**Problem description:** Reproduce the material that follows, please, but only from its first line to the line containing "of rope, laid", inclusive.
****
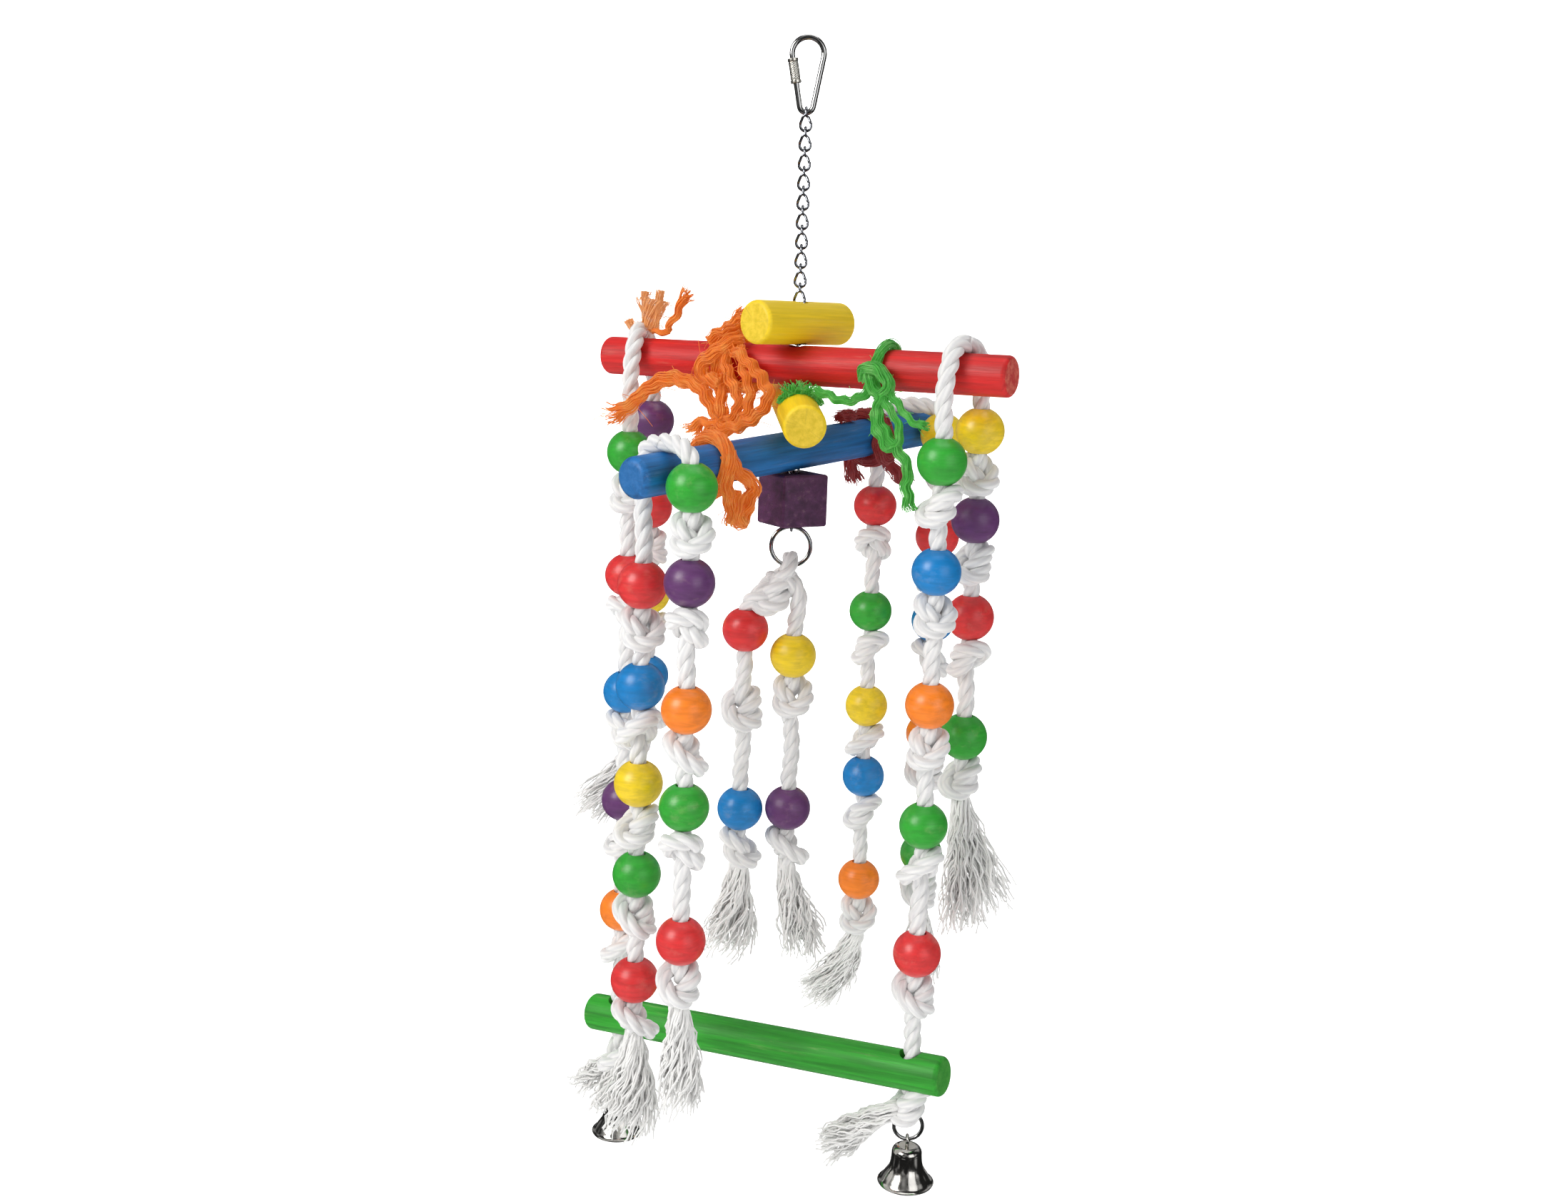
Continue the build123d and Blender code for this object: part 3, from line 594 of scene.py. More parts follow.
# ------------------------------------------------------------------ long ropes
class LaidRope:
    """One length of rope, laid as three strands along its whole path, then cut into pieces."""

    def __init__(self, path, knots, beads, phase=0.0):
        self.path = eased(resample(path, ROPE_STEP))
        self.waver(beads)
        squeeze = np.zeros(len(self.path))
        squeeze_from, squeeze_ease = 15.5 * MM, 3 * MM
        for centre in beads:
            away = np.linalg.norm(self.path - centre, axis=1)
            squeeze = np.maximum(squeeze, np.clip((squeeze_from - away) / squeeze_ease, 0, 1))
        self.rings = list(strand_rings(self.path, knots, phase, squeeze=squeeze))

    def waver(self, beads):
        """Hanging rope is never quite straight: small bends that die away at the beads."""
        free = np.ones(len(self.path))
        still, ease, bend = 14 * MM, 16 * MM, 0.55 * MM
        for centre in beads:
            away = np.linalg.norm(self.path - centre, axis=1)
            free = np.minimum(free, np.clip((away - still) / ease, 0, 1))
        along = np.arange(len(self.path)) * ROPE_STEP
        for axis in (0, 1):
            for wave in (47 * MM, 83 * MM):
                self.path[:, axis] += bend * free * np.sin(2 * np.pi * along / wave + random.uniform(0, 6.28))

    def nearest(self, point):
        return int(np.argmin(np.linalg.norm(self.path - np.asarray(point), axis=1)))

    def piece(self, name, first, last, stands_for=None, body=None):
        """The rope between two points of its path."""
        low, high = sorted((self.nearest(first), self.nearest(last)))
        mesh = Mesh()
        for verts, uvs in self.rings:
            mesh.rings(verts[low:high + 1], uvs[low:high + 1])
        return settle(mesh.piece(name, white_cotton), body, stands_for)


def hanging_line(x, y, knots):
    """Points down a vertical rope through its knots; each knot is (height, turn, mirrored, squash)."""
    line = []
    for height, turn, mirrored, squash in knots:
        line.extend(knot_at((x, y, height), turn, mirrored, squash))
    return line


def knots_for(beads, bottom=None, skip=()):
    """A knot right under each bead; a short gap to the next bead flattens it a little."""
    heights = [centre[2] for centre in beads]
    made = []
    for k, height in enumerate(heights):
        if k in skip:
            continue
        floor = heights[k + 1] + BEAD_TOP if k + 1 < len(heights) else bottom
        room = KNOT_ROOM if floor is None else min(KNOT_ROOM, (height - BEAD_TOP - floor) / 2)
        made.append((height - BEAD_FOOT - room, random.uniform(0, 2 * math.pi), random.random() < 0.5,
                     room / KNOT_REACH))
    return made


def over_points(dowel, along, out, middle_along, high):
    """One side of a rope over a dowel, from the crown down."""
    way = math.copysign(1, out)
    crown = dowel.beside(middle_along, 0, 17.9)
    if high:
        return [crown, dowel.beside((along + middle_along) / 2, way * 12, 18.2),
                dowel.beside(along, way * 22, 16.5), dowel.beside(along, out, high - 1)]
    shoulder = dowel.beside(along * 0.7 + middle_along * 0.3, way * 13.8, 13.6)
    return [crown, shoulder, dowel.beside(along, out * 0.98, 0), dowel.beside(along, out, -10)]


def frayed_piece(name, body, material, *ends):
    mesh = Mesh()
    for end in ends:
        frayed_end(mesh, **end)
    settle(mesh.piece(name, material), body)


class Side:
    """One side of a rope laid over a dowel."""

    def __init__(self, name, dowel, beads, pivot, body, parent, high=0.0, bottom=None):
        self.name, self.dowel, self.beads, self.body, self.parent = name, dowel, beads, body, parent
        self.x, self.y = beads[0][:2]
        self.along, self.out = dowel.locate(beads[0])
        axis_z = dowel.beside(self.along, 0)[2]
        self.pivot = axis_z - pivot * MM
        self.high = high
        self.knots = knots_for(beads, bottom)
        self.line = hanging_line(self.x, self.y, self.knots)

    def at(self, height):
        return np.array([self.x, self.y, height])


def lay_over(front, rear, stands_for, end_front, end_rear):
    """A rope over a dowel with two hanging sides; returns the laid rope."""
    middle_along = (front.along + rear.along) / 2
    front_over = over_points(front.dowel, front.along, front.out, middle_along, front.high)
    rear_over = over_points(rear.dowel, rear.along, rear.out, middle_along, rear.high)
    crown = smooth_line([*front_over[::-1], *rear_over[1:]])
    path = [front.at(end_front), *front.line[::-1], *crown, *rear.line, rear.at(end_rear)]
    knots = [side.at(height) for side in (front, rear) for height, *_ in side.knots]
    rope = LaidRope(path, knots, [*front.beads, *rear.beads])
    top = front_over[0]
    for side in (front, rear):
        piece = rope.piece(f"{side.name}_over", top, side.beads[0], stands_for)
        side.at(side.pivot + 3 * MM)
        side.at(side.pivot - 3 * MM)
        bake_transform(piece)
    return rope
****
**Output of the task:**
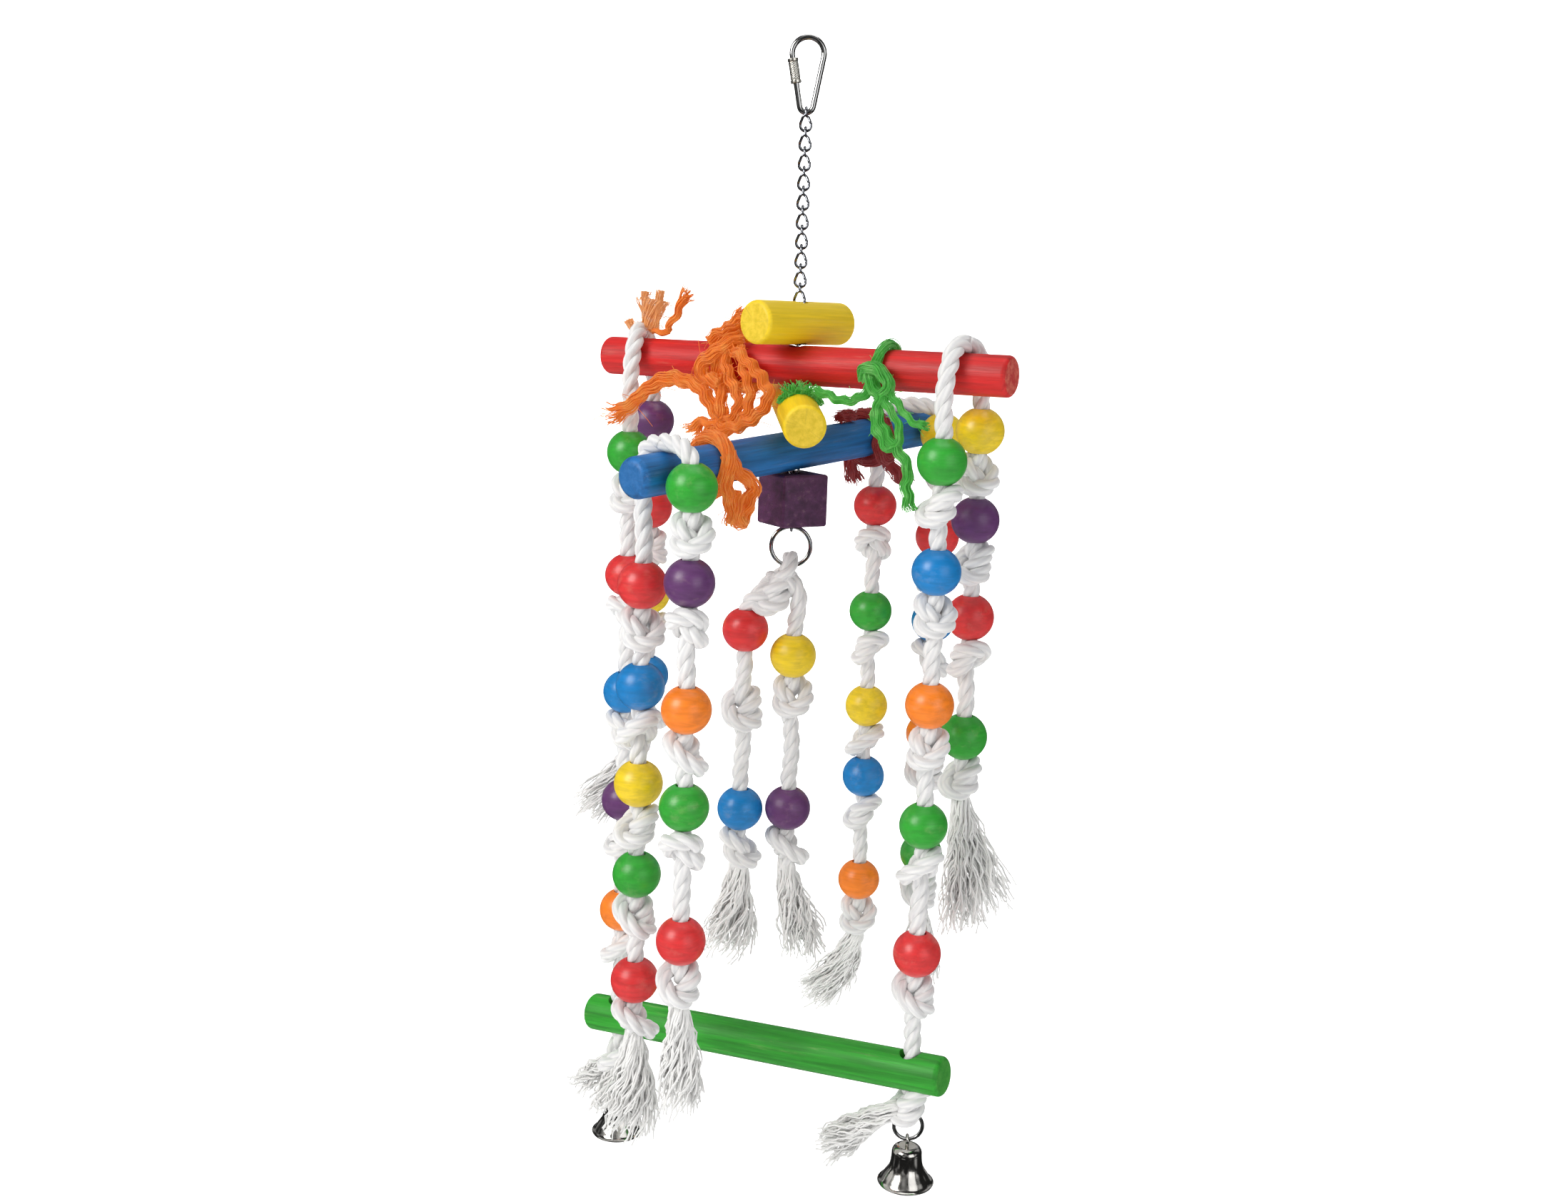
Continue the build123d and Blender code for this object: part 3, from line 594 of scene.py. More parts follow.
# ------------------------------------------------------------------ long ropes
class LaidRope:
    """One length of rope, laid as three strands along its whole path, then cut into pieces."""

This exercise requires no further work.